A charitable response would be to compare Aberdeen with Godard’s Alphaville, in which intergalactic space travel was represented by deadpan shots of characters driving around the Paris priphrique at night: Aberdeen thus becomes less a granite city on a coast, that a state of mind – the end of the journey, the end of the line, the terminus, death. For Aberdeen is as much about emotional and internal journeys as it is about the negotiation of Britain’s motorways. It’s a firmly character-based piece in which the relationships between Tomas, Kaisa and Clive are the real focus.

This central trio present great opportunities for the actors, and it’s really their movie. All three achieve subtleties and layerings that go far beyond the stereotypes implied by plot synopsis: alcoholic dad, stroppy daughter, sensitive bloke. It’s hard to imagine anyone other than Skarsgard as Tomas – his transition from shambling, fuzzy, sweaty wreck to clean-shaven, smart-suited father/husband is careful, tentative (the scene where he orders iced water at a bar well-stocked with whiskies is the film’s highlight) and refreshingly free of actorly mannerism. But, as with Waves, he’s perhaps unlikely to receive the credit his efforts deserve, such is the ferocity with which Headey (from Yorkshire) grabs her showcase role. Coltish, angular, sensual, bold, with wounded eyes staring out from a boyishly pretty face, her Kaisa barrels the movie along with jagged bursts of energy, taking no prisoners in the boardroom, in the bedroom or on the street. Alongside such a powerhouse, Hart characteristically and wisely elects to underplay his role, emerging as the film’s one beacon of stability and common sense.

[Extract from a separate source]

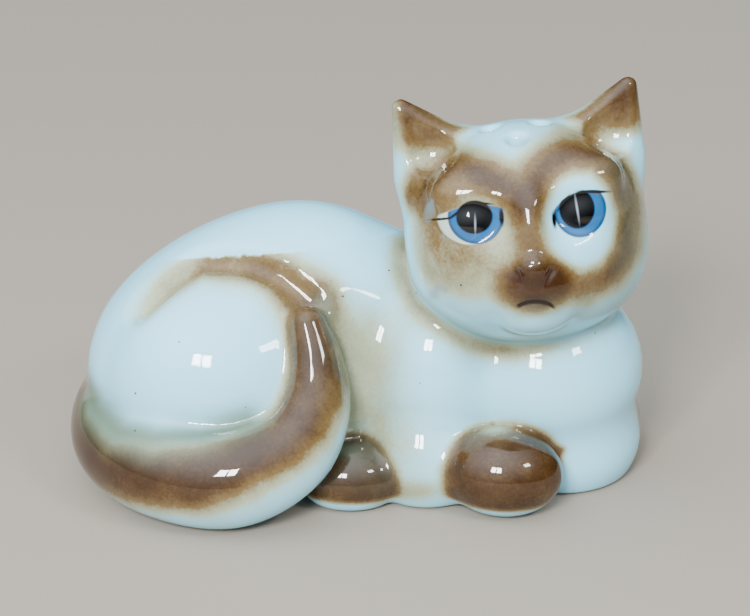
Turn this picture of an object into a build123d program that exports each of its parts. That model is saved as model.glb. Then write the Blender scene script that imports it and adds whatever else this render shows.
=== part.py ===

Skarsgard, Headey and Hart are never less than totally convincing even when, in the final scenes, the shifts in their relationships become more conventional and predictable – it’s just a bit too neat for the in-control Kaisa to crumble just as Tomas is sobering up and finally taking responsibility for himself. At this stage Molland’s limitations as scriptwriter and director become distractingly apparent. There’s a sudden and unwelcome shift to melodrama involving the police and a Class A drug that leads to a final scene set in a prison, in which Molland’s camera moves and lighting come straight from a very dog-eared Hollywood textbook. This section feels as though it’s strayed in from another film altogether, and it’s all the more surprising given the conscientious approach taken up to this point.

In fact, Molland is, if anything, rather too conscientious – his film, while it could be shorter, could also be a lot looser. I’m not suggesting he follows the dogme route of handheld cameras and the like, but Aberdeen suggests he’s scared to experiment and going with the flow, instead preferring to leave such risky volatility to his performers. This means that, while I’ll be lukewarm about seeing Molland’s next film, Skarsgard and Headey are definitely names to watch.